### REQUIREMENTS
Please repeat only the stretch of records running from the first line through the line that contains "leaves the shade".

[Begin DATASET EXCERPTS]

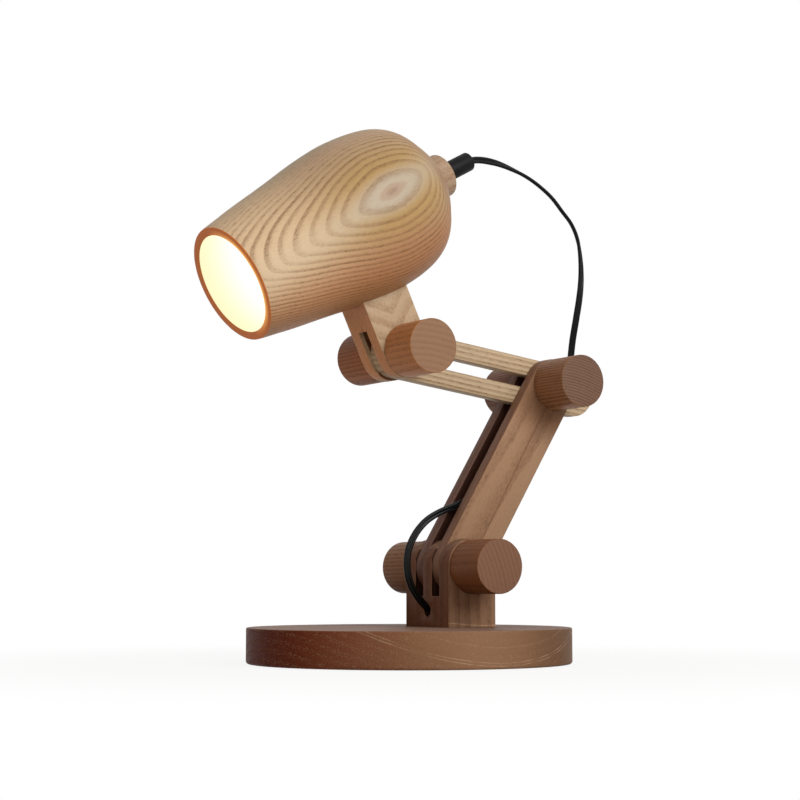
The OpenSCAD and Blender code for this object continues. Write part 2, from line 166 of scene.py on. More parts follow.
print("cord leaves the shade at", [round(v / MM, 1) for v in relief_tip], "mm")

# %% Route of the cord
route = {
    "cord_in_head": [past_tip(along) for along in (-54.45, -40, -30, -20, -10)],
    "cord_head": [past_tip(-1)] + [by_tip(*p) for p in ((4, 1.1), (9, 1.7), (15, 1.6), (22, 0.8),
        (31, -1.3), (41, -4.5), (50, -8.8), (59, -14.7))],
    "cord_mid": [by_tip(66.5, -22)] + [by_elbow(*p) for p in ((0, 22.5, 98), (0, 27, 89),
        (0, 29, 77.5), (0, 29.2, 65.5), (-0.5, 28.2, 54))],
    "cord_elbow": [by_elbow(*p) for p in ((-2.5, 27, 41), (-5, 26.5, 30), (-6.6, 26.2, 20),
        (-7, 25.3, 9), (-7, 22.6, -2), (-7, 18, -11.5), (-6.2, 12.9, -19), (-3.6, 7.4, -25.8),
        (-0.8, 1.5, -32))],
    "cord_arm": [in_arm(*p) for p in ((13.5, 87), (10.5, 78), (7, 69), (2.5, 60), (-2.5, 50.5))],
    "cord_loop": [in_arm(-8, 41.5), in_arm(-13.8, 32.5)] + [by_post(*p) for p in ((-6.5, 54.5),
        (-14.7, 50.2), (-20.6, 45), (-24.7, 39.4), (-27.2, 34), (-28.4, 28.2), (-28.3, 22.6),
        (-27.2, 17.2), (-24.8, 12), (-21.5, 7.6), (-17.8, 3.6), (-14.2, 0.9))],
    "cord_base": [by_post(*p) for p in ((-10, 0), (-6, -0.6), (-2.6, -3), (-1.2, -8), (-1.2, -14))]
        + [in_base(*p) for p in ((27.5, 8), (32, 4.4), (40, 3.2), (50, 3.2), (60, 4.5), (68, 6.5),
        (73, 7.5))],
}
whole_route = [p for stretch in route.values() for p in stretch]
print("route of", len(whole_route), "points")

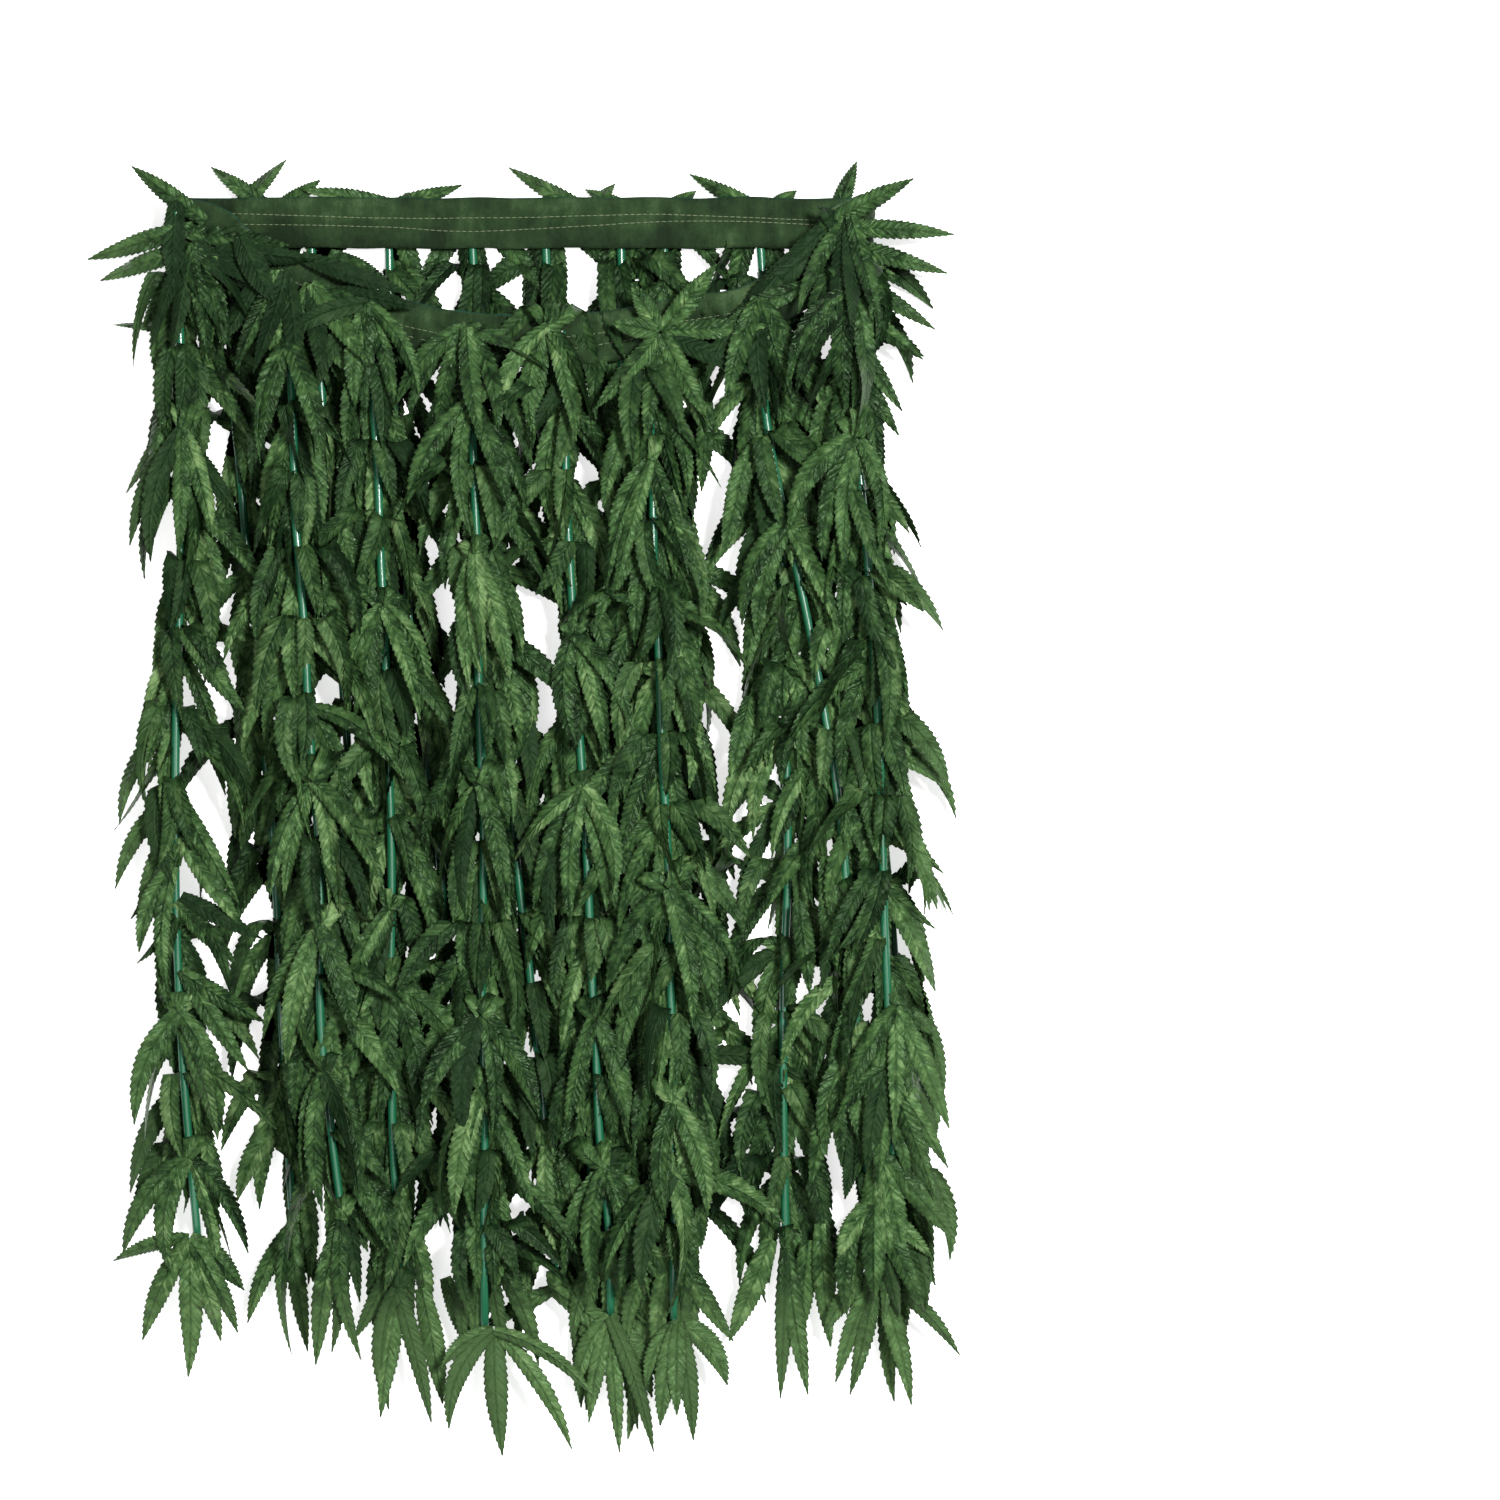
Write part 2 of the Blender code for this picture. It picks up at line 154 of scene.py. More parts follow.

[End DATASET EXCERPTS]

### RESPONSE BELOW
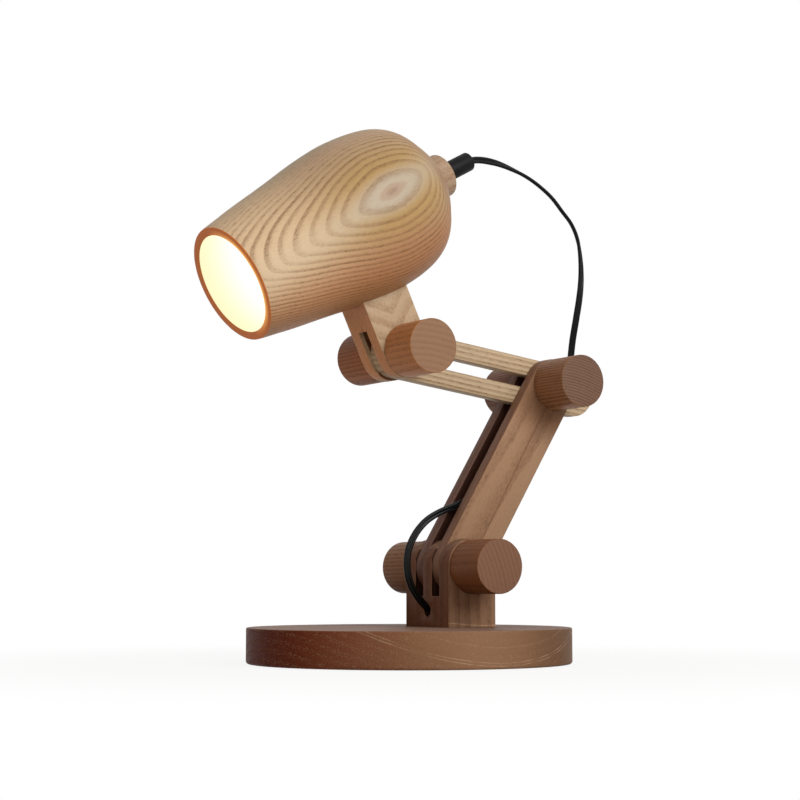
The OpenSCAD and Blender code for this object continues. Write part 2, from line 166 of scene.py on. More parts follow.
print("cord leaves the shade at", [round(v / MM, 1) for v in relief_tip], "mm")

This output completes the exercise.